-- START Source material --
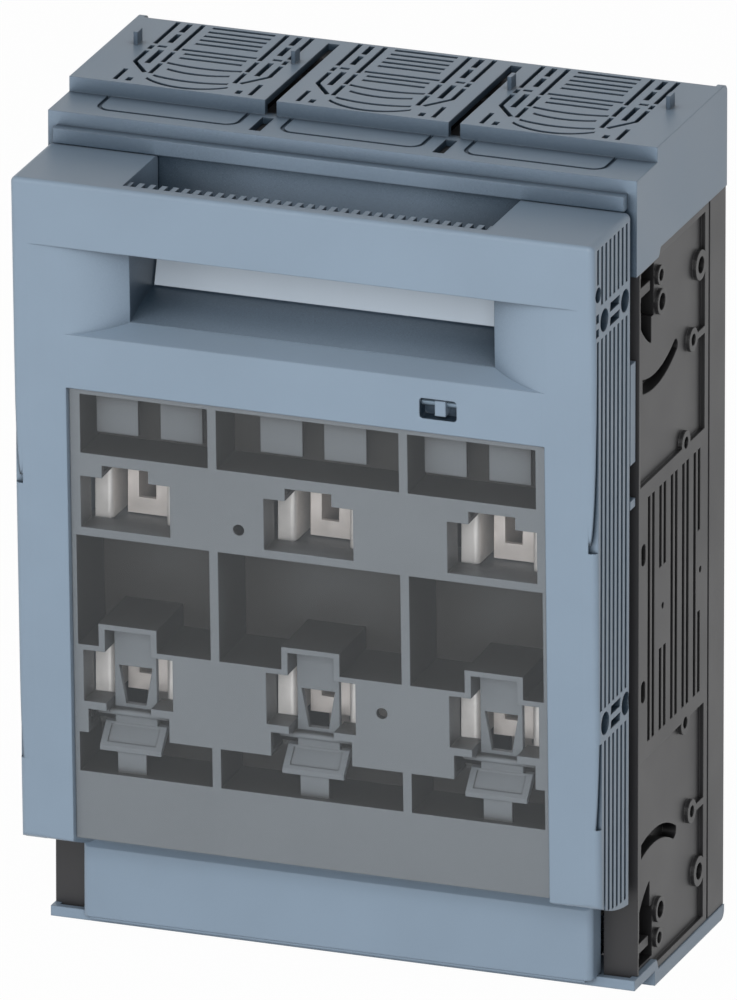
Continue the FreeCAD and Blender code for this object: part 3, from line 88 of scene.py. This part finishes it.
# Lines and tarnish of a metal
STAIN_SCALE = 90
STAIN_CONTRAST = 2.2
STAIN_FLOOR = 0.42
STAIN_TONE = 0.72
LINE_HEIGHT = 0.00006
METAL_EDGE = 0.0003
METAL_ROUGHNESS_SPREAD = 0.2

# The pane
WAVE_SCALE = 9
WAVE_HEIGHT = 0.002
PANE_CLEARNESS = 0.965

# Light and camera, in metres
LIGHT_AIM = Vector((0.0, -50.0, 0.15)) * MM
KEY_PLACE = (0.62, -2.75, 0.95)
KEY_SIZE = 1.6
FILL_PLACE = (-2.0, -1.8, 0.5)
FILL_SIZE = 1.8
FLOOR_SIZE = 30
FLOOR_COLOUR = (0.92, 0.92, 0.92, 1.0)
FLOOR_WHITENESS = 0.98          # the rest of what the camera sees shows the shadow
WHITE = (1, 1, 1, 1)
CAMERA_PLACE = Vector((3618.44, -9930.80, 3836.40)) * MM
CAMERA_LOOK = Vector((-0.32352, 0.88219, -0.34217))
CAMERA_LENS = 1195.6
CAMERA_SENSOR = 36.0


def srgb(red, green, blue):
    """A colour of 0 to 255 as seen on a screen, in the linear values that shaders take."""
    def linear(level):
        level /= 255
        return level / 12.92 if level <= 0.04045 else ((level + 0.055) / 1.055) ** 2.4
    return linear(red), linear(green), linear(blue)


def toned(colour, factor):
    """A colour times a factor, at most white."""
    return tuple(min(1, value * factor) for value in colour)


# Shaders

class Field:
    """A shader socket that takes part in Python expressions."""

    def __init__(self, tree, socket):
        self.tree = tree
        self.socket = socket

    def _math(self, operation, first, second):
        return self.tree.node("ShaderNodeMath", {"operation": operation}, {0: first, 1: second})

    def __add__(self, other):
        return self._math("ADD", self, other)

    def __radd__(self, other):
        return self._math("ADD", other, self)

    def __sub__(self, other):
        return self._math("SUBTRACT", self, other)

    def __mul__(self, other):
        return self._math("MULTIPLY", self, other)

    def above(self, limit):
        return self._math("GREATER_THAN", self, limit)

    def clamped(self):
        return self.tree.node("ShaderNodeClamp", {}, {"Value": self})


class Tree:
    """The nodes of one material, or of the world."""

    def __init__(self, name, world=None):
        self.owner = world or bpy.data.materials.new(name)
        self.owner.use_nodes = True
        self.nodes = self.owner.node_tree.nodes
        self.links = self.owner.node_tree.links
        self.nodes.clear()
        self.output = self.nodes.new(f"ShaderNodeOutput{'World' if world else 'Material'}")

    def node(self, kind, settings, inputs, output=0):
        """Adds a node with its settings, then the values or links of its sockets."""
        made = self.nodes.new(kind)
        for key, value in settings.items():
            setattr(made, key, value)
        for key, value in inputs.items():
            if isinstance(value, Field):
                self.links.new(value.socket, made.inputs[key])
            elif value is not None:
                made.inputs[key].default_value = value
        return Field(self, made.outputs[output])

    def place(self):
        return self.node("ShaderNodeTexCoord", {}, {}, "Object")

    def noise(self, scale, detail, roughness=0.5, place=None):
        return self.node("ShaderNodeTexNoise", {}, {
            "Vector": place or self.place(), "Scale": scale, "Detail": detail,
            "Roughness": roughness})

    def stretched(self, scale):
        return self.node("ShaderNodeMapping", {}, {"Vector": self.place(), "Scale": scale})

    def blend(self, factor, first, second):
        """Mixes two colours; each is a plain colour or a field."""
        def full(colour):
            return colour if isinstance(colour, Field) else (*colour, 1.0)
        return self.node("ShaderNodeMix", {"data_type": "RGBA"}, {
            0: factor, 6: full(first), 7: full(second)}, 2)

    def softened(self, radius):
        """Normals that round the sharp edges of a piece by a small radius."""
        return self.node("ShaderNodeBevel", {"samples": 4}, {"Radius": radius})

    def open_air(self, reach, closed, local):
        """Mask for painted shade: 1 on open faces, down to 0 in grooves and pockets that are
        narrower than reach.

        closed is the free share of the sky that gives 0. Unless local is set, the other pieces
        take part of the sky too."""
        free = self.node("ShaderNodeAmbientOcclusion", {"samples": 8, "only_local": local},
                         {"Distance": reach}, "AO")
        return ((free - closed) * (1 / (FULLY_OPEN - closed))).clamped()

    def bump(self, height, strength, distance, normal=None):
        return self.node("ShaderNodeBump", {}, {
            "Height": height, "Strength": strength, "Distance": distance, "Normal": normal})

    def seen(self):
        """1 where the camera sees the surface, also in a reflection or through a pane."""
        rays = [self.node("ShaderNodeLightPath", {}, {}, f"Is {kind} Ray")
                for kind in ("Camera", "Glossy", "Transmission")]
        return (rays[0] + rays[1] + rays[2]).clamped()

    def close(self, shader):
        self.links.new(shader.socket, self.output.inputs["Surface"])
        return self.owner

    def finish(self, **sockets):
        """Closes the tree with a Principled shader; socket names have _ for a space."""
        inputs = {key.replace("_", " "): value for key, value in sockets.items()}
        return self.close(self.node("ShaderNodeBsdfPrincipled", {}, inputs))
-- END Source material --
Exercise directions:
Extract all of the data shown above and repeat it verbatim.

Output:
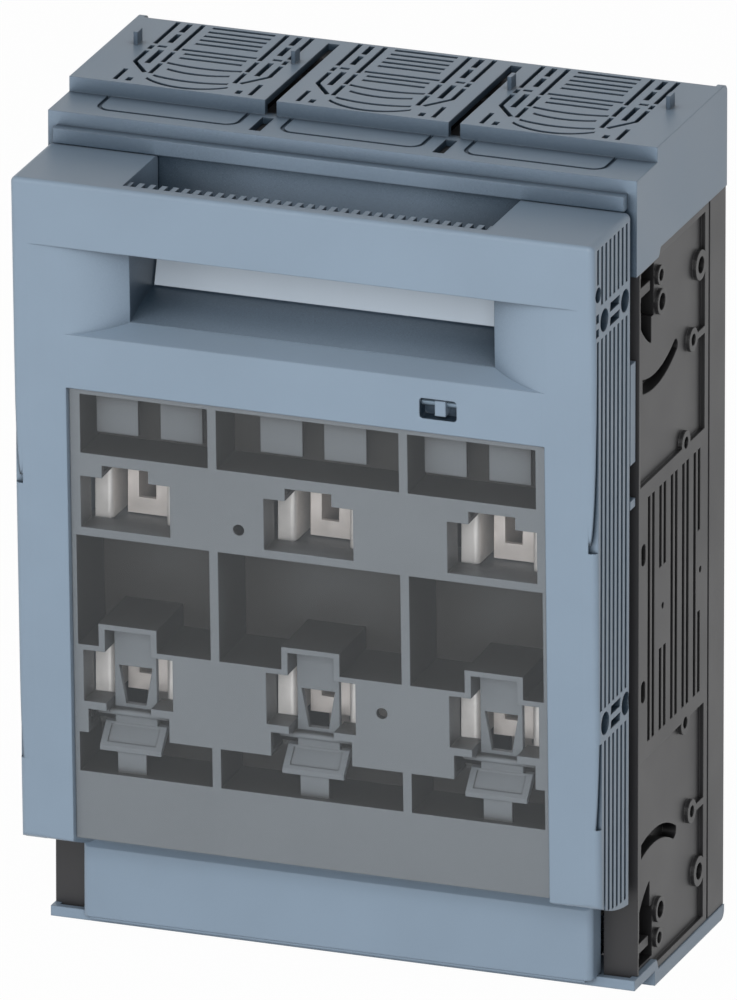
Continue the FreeCAD and Blender code for this object: part 3, from line 88 of scene.py. This part finishes it.
# Lines and tarnish of a metal
STAIN_SCALE = 90
STAIN_CONTRAST = 2.2
STAIN_FLOOR = 0.42
STAIN_TONE = 0.72
LINE_HEIGHT = 0.00006
METAL_EDGE = 0.0003
METAL_ROUGHNESS_SPREAD = 0.2

# The pane
WAVE_SCALE = 9
WAVE_HEIGHT = 0.002
PANE_CLEARNESS = 0.965

# Light and camera, in metres
LIGHT_AIM = Vector((0.0, -50.0, 0.15)) * MM
KEY_PLACE = (0.62, -2.75, 0.95)
KEY_SIZE = 1.6
FILL_PLACE = (-2.0, -1.8, 0.5)
FILL_SIZE = 1.8
FLOOR_SIZE = 30
FLOOR_COLOUR = (0.92, 0.92, 0.92, 1.0)
FLOOR_WHITENESS = 0.98          # the rest of what the camera sees shows the shadow
WHITE = (1, 1, 1, 1)
CAMERA_PLACE = Vector((3618.44, -9930.80, 3836.40)) * MM
CAMERA_LOOK = Vector((-0.32352, 0.88219, -0.34217))
CAMERA_LENS = 1195.6
CAMERA_SENSOR = 36.0


def srgb(red, green, blue):
    """A colour of 0 to 255 as seen on a screen, in the linear values that shaders take."""
    def linear(level):
        level /= 255
        return level / 12.92 if level <= 0.04045 else ((level + 0.055) / 1.055) ** 2.4
    return linear(red), linear(green), linear(blue)


def toned(colour, factor):
    """A colour times a factor, at most white."""
    return tuple(min(1, value * factor) for value in colour)


# Shaders

class Field:
    """A shader socket that takes part in Python expressions."""

    def __init__(self, tree, socket):
        self.tree = tree
        self.socket = socket

    def _math(self, operation, first, second):
        return self.tree.node("ShaderNodeMath", {"operation": operation}, {0: first, 1: second})

    def __add__(self, other):
        return self._math("ADD", self, other)

    def __radd__(self, other):
        return self._math("ADD", other, self)

    def __sub__(self, other):
        return self._math("SUBTRACT", self, other)

    def __mul__(self, other):
        return self._math("MULTIPLY", self, other)

    def above(self, limit):
        return self._math("GREATER_THAN", self, limit)

    def clamped(self):
        return self.tree.node("ShaderNodeClamp", {}, {"Value": self})


class Tree:
    """The nodes of one material, or of the world."""

    def __init__(self, name, world=None):
        self.owner = world or bpy.data.materials.new(name)
        self.owner.use_nodes = True
        self.nodes = self.owner.node_tree.nodes
        self.links = self.owner.node_tree.links
        self.nodes.clear()
        self.output = self.nodes.new(f"ShaderNodeOutput{'World' if world else 'Material'}")

    def node(self, kind, settings, inputs, output=0):
        """Adds a node with its settings, then the values or links of its sockets."""
        made = self.nodes.new(kind)
        for key, value in settings.items():
            setattr(made, key, value)
        for key, value in inputs.items():
            if isinstance(value, Field):
                self.links.new(value.socket, made.inputs[key])
            elif value is not None:
                made.inputs[key].default_value = value
        return Field(self, made.outputs[output])

    def place(self):
        return self.node("ShaderNodeTexCoord", {}, {}, "Object")

    def noise(self, scale, detail, roughness=0.5, place=None):
        return self.node("ShaderNodeTexNoise", {}, {
            "Vector": place or self.place(), "Scale": scale, "Detail": detail,
            "Roughness": roughness})

    def stretched(self, scale):
        return self.node("ShaderNodeMapping", {}, {"Vector": self.place(), "Scale": scale})

    def blend(self, factor, first, second):
        """Mixes two colours; each is a plain colour or a field."""
        def full(colour):
            return colour if isinstance(colour, Field) else (*colour, 1.0)
        return self.node("ShaderNodeMix", {"data_type": "RGBA"}, {
            0: factor, 6: full(first), 7: full(second)}, 2)

    def softened(self, radius):
        """Normals that round the sharp edges of a piece by a small radius."""
        return self.node("ShaderNodeBevel", {"samples": 4}, {"Radius": radius})

    def open_air(self, reach, closed, local):
        """Mask for painted shade: 1 on open faces, down to 0 in grooves and pockets that are
        narrower than reach.

        closed is the free share of the sky that gives 0. Unless local is set, the other pieces
        take part of the sky too."""
        free = self.node("ShaderNodeAmbientOcclusion", {"samples": 8, "only_local": local},
                         {"Distance": reach}, "AO")
        return ((free - closed) * (1 / (FULLY_OPEN - closed))).clamped()

    def bump(self, height, strength, distance, normal=None):
        return self.node("ShaderNodeBump", {}, {
            "Height": height, "Strength": strength, "Distance": distance, "Normal": normal})

    def seen(self):
        """1 where the camera sees the surface, also in a reflection or through a pane."""
        rays = [self.node("ShaderNodeLightPath", {}, {}, f"Is {kind} Ray")
                for kind in ("Camera", "Glossy", "Transmission")]
        return (rays[0] + rays[1] + rays[2]).clamped()

    def close(self, shader):
        self.links.new(shader.socket, self.output.inputs["Surface"])
        return self.owner

    def finish(self, **sockets):
        """Closes the tree with a Principled shader; socket names have _ for a space."""
        inputs = {key.replace("_", " "): value for key, value in sockets.items()}
        return self.close(self.node("ShaderNodeBsdfPrincipled", {}, inputs))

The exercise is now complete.